Clyde went from sketchy memories of the Muncys to asking me, “Did you ever know a guy named Clark Kessinger? He was a fiddler, too, you know.” I asked Clyde if he thought Kessinger tried to play like his dad and he said, “I don’t think so. I just come up with that name from somewhere. You know my dad used to take me out on those contests when he’d go and I remember some of those people — like Natchee the Indian. Sam Vie, he was a blind fiddler. He could play a guitar pretty good, too.”
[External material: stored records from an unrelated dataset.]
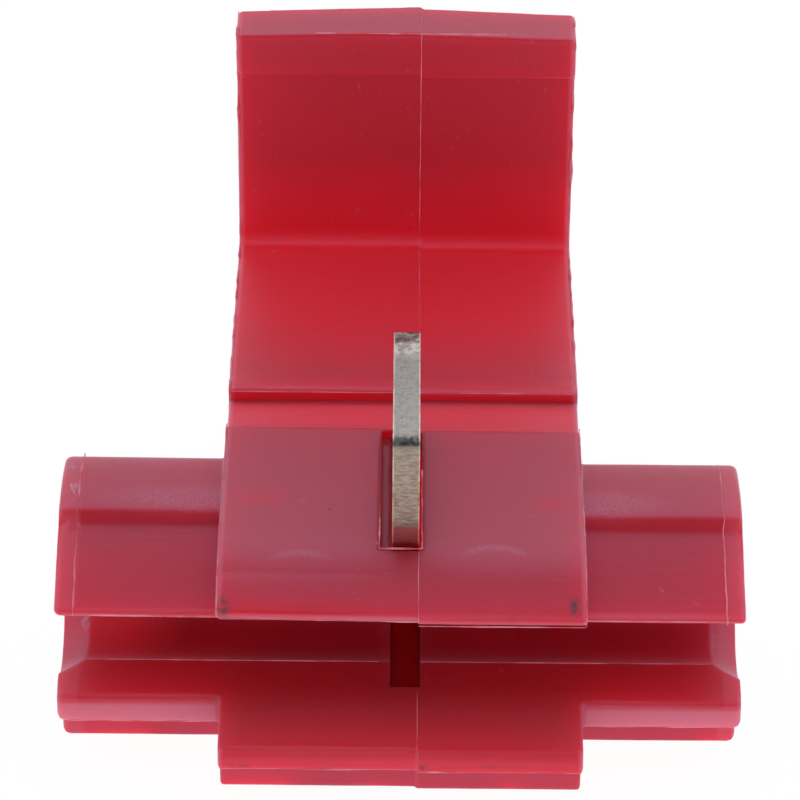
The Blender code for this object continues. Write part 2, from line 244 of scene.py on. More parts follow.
# A spot keeps its full strength out to this share of its size
SPOT_CORE = 0.4
NYLON_IOR = 1.53
NYLON_GLOSS_TINT = "B3CBFF"
NYLON_SHEEN_TINT = "D3DAFF"
CRESCENTS = (
    ((-3.0, 0.03), 1.92, (-3.0, 1.87, 7.85), (1.25, 0.42, 0.5)),
    ((2.75, 0.83), 1.42, (2.75, 2.1, 7.9), (1.35, 0.55, 0.5)),
)
CRESCENT_WIDTH = 0.2
SCUFFS = (
    ((-4.2, 4.7, BLOCK_HEIGHT), (1.1, 0.5, 0.5)),
    ((4.35, 4.5, BLOCK_HEIGHT), (0.9, 0.5, 0.5)),
)
SCUFF_PITCH = 0.17
BARREL_GRAIN = (
    ((-6.2, 5.4, 7.35), (3.4, 0.75, 0.7)),
    ((6.2, 5.3, 7.35), (2.2, 0.8, 0.7)),
)

# Living hinge: how full its rounded sides are, and how far it stays inside the block's ends
STRAP_ROUND_SHARE = 0.6
STRAP_SIDE_INSET = 0.02

# Flash: how far its threads sit inside the corners, which the skin rounds off, and how far some of them run
THREAD_SINK = 0.02
EDGE_SINK = 0.03
HOOK_SINK = 0.04
RUN_LIP_SINK = 0.05
LOWER_JAW_START = SLOT_FRONT - 0.15
SLOT_EDGE_RUN = 2.2
HOOK_FLASH_LEFT = -2.9
HOOK_FLASH_RIGHT = 3.2

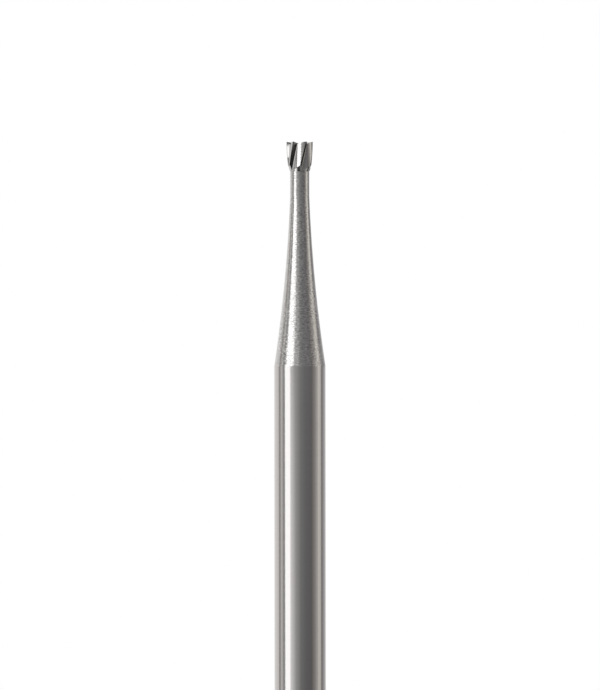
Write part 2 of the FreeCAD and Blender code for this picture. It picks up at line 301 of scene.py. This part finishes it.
def cutBladesTree():
    # places the two cutters once for each blade, takes them out of the blank, and sets the finishes
    tree = bpy.data.node_groups.new("cutBlades", "GeometryNodeTree")
    sockets = (("Blank", "Geometry"), ("Flute cutter", "Object"), ("Gash cutter", "Object"),
               ("Blades", "Int"), ("Sharp angle", "Float"), ("Size", "Float"),
               ("Shoulder height", "Float"), ("Head height", "Float"),
               ("Shank finish", "Material"), ("Neck finish", "Material"), ("Head finish", "Material"))
    for name, kind in sockets:
        tree.interface.new_socket(name, in_out="INPUT", socket_type="NodeSocket" + kind)
    tree.interface.new_socket("Bur", in_out="OUTPUT", socket_type="NodeSocketGeometry")
    add, link = tree.nodes.new, tree.links.new
    given = add("NodeGroupInput").outputs

    # one point for each blade, each turned by its share of a full turn
    points = add("GeometryNodePoints")
    link(given["Blades"], points.inputs["Count"])
    pitch = addMath(tree, "DIVIDE", 2 * math.pi, given["Blades"])
    turn = addMath(tree, "MULTIPLY", add("GeometryNodeInputIndex").outputs["Index"], pitch)
    rotation = add("FunctionNodeAxisAngleToRotation")
    rotation.inputs["Axis"].default_value = (0, 0, 1)
    link(turn, rotation.inputs["Angle"])

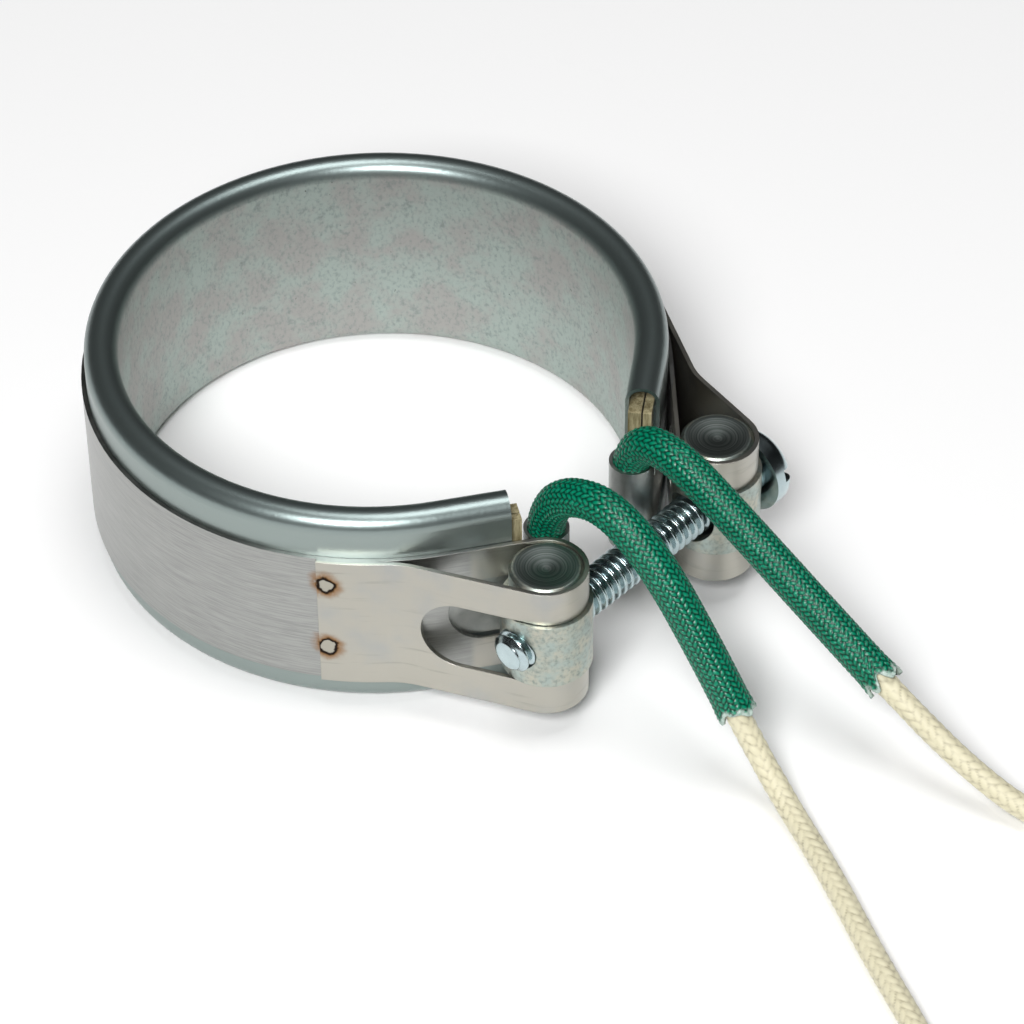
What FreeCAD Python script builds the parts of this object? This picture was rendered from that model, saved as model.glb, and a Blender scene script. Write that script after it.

What about Asa Neal? “Asa Neal? I think I went with my dad when we saw him one or two times. I’ll tell you somebody else that was close to our family — those Judds. They lived on the hollow where I lived, called 37th Street in Ashland, Kentucky. We didn’t know them back in those days.”

Clyde seemed to really enjoy my calls. He asked, “When are you coming this a way?” — as if I were just down the road. I told him it would be in the spring and he said, “Well, why don’t you check on me here if you come this a way and we could get us a day off and go somewhere and sit down and just talk all day? I don’t know what you’re doing with this information but I’d like to hear you say it’s going in the news some way. Maybe write a book about his history. That would make me happy. At least he would be remembered.”

Clyde paused, then said, “I’ve been all over the country in different forms and manners and ways. I’ve been a roamer all of my life, but I’ve got this damned arthritis and it’s pretty well got me pinned down.”